Can =NH2+ in Arginine's side chain form hydrogen bonding at physiological pH?

Question

I know that at physiological pH, Arginine will have its $\ce{=NH}$ protonated to $\ce{=NH2+}$. I was wondering if this $\ce{=NH2+}$ can still form a hydrogen bond by being a donor? And does the positive charge on Nitrogen affect the hydrogen bonding's strength? My confusion stems from the definition of hydrogen bonding, which says that hydrogen's electron cloud needs to be withdrawn by a more electronegative atom like $\ce{F, O, N}$ to be partially positive enough to participate. Therefore, I believe that the positively charged N will withdraw electrons from hydrogens more strongly, leading to more partially positively charged hydrogen and eventually stronger H-bonding with another molecule. Could someone please verify this for me?
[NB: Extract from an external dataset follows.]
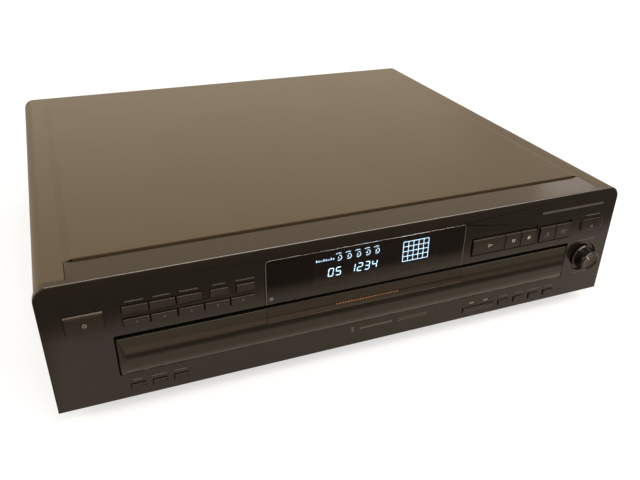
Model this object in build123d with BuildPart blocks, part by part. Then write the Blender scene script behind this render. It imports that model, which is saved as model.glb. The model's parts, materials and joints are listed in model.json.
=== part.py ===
"""Five-disc carousel player: a full-width hi-fi separate, built as separate pieces.

Millimetres. X runs to the right, Y to the back and Z up. The origin is on the ground under the
middle of the whole player. The drawer is closed, and the disc drive unit hangs lowered.
"""
import os
from math import acos, cos, pi, radians, sin, sqrt, tan

from build123d import *

os.makedirs("parts", exist_ok=True)

# Clearances
fit = 0.3                # between pieces that move apart
running = 0.05           # radial, between a shaft and its bore
sheet = 1.0              # folded sheet steel

# Overall size
panel_width = 430.0
panel_height = 94.0
body_depth = 378.7       # panel face to the back edge of the cover
dial_reach = 10.0        # jog dial in front of the panel face
jack_reach = 11.3        # line-out jacks behind the cover
foot_height = 13.0

overall_depth = dial_reach + body_depth + jack_reach
face_y = dial_reach - overall_depth / 2
back_y = face_y + body_depth
base_z = foot_height
top_z = base_z + panel_height
panel_half = panel_width / 2

# Front panel
panel_wall = 3.0
panel_rim = 5.0          # depth of the rim behind the face
rim_wall = 2.5
corner_radius = 10.0
edge_radius = 0.9
flange_depth = 26.0      # top flange, from the face
flange_shoulder = 20.0   # the flange stops this far from each side
wall_back = face_y + panel_wall

# Drawer opening in the panel
opening_half = 174.5
opening_low = base_z + 19.5
opening_high = base_z + 50.4

# Drawer front
front_side_gap = 1.0
front_low_gap = 1.0
front_high_gap = 2.4
front_bulge = 4.8
front_root = 4.0         # depth of the drawer front behind the panel face
strip_height = 9.5
strip_plate = 0.8

# Display window
window_half = 76.0
window_height = 34.3
window_plate = 2.1
window_proud = 0.6
window_corner = 2.5

# Cover
cover_overhang = 1.0     # the panel is wider than the cover by this on each side
cover_radius = 9.0
cover_low = base_z + 1.5
raised_height = 1.5
raised_bevel = 5.0
raised_back = 9.0        # the raised centre stops this far from the back edge
seam = 0.4               # gap between the panel's flange and the cover
cover_lip = 3.0          # folded front edge of the raised centre, below the flange's top

# Tray
tray_gap = 2.5           # side gap in the panel opening
rib_height = 3.0
tray_floor = 2.5
tray_wall = 2.0
tray_rim = 11.5
tray_rear = 165.0
tray_clip = 75.0         # corners cut off at the rear
slot_half = 46.0

# Carousel
disc_radius = 60.0
well_clearance = 1.0
well_pitch_radius = 105.0
table_edge = 2.0
wells = 5
table_plate = 2.5
small_well_radius = 41.0
small_well_depth = 1.6
well_depth = 3.0
table_y = -6.0
table_lift = 8.0         # table plate above the tray floor
gear_module = 2.0
ring_teeth = 160
drive_teeth = 20
gear_face = 3.0
axle_radius = 6.0

# Loading drive
rack_module = 1.5
pinion_teeth = 16
drawer_travel = 190.0
drive_y = -150.0
rack_x = 98.0
deck_z = base_z + 11.0
deck_plate = 2.5
pulley_radius = 16.0
motor_pulley_radius = 5.0
belt_size = 1.5
belt_span = 45.0

# Disc drive unit
hinge_y = 24.0
lift_angle = 11.5
unit_half = 40.0
turntable_top = 55.2     # with the unit raised
pickup_home = 23.0       # from the spindle
pickup_travel = 35.0
rod_radius = 1.5
pin_radius = 2.0

# Keys
key_travel = 0.8
key_gap = 1.0            # between neighbours in a row
key_flange = 1.0
key_reach = 1.2          # how far the cap's upper edge stands out
key_toe = 0.3            # how far its lower edge stands out

# Rear
jack_radius = 4.15
jack_core = 1.6
jack_spacing = 14.0
cord_radius = 3.2

front_low = opening_low + front_low_gap
front_high = opening_high - front_high_gap
front_half = opening_half - front_side_gap
front_back = face_y + front_root
strip_low = front_high - strip_height
cover_half = panel_half - cover_overhang
cover_front = face_y + panel_rim + fit
flange_half = panel_half - flange_shoulder
window_top = opening_high + window_height
rib_z = opening_low + 0.5
tray_z = rib_z + rib_height
tray_top = tray_z + tray_floor
tray_half = opening_half - tray_gap
rim_z = tray_z + tray_floor + tray_rim
well_radius = disc_radius + well_clearance
table_radius = well_pitch_radius + well_radius + table_edge
table_z = tray_top + table_lift
small_floor_z = table_z + table_plate
disc_floor_z = small_floor_z + small_well_depth
table_top = disc_floor_z + well_depth
spindle_y = table_y + well_pitch_radius
deck_top = deck_z + deck_plate
hinge_z = deck_top + pin_radius + 0.5
ring_radius = gear_module * ring_teeth / 2
drive_radius = gear_module * drive_teeth / 2
pinion_radius = rack_module * pinion_teeth / 2
pinion_x = rack_x - pinion_radius
motor_x = pinion_x - belt_span
key_back = wall_back + fit + key_flange
switch_front = key_back + key_travel + fit
board_front = switch_front + 2.2
board_back = board_front + 1.6
pan_top = base_z + sheet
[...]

Moreover, I have seen $\ce{=O}$ and $\ce{=N}$ forming hydrogen bonding by being an acceptor. However, I tried search but did not find any example of $\ce{=NH3+}$ or $\ce{=NH2R+}$ or NHR2+ forming hydrogen bonding as a donor. So can a Nitrogen with a double bond still participate in hydrogen bonding as a donor?

Answer 1

Yes, the arginine side chain is an excellent hydrogen bond donor. Charged N-H groups are even better hydrogen bond donors than the corresponding neutral N-H groups. Here is an article that gives examples of arginine side chains in hydrogen bonds. It showcases bidendate hydrogen bonds (i.e. two hydrogen bonds from the arginine side chain) with carboxylates and with nitrogenous bases of nucleic acids.

Specifically for proteins, if the hydrogen bond donor is positively charged (e.g. Arg+) and the hydrogen bond acceptor is negatively charged (e.g. Glu-), you have a combination of ionic and hydrogen bond interaction, which is particularly strong. It is often referred to as a salt bridge, such as in this example.

Both the glutamate and the arginine side chains are charged.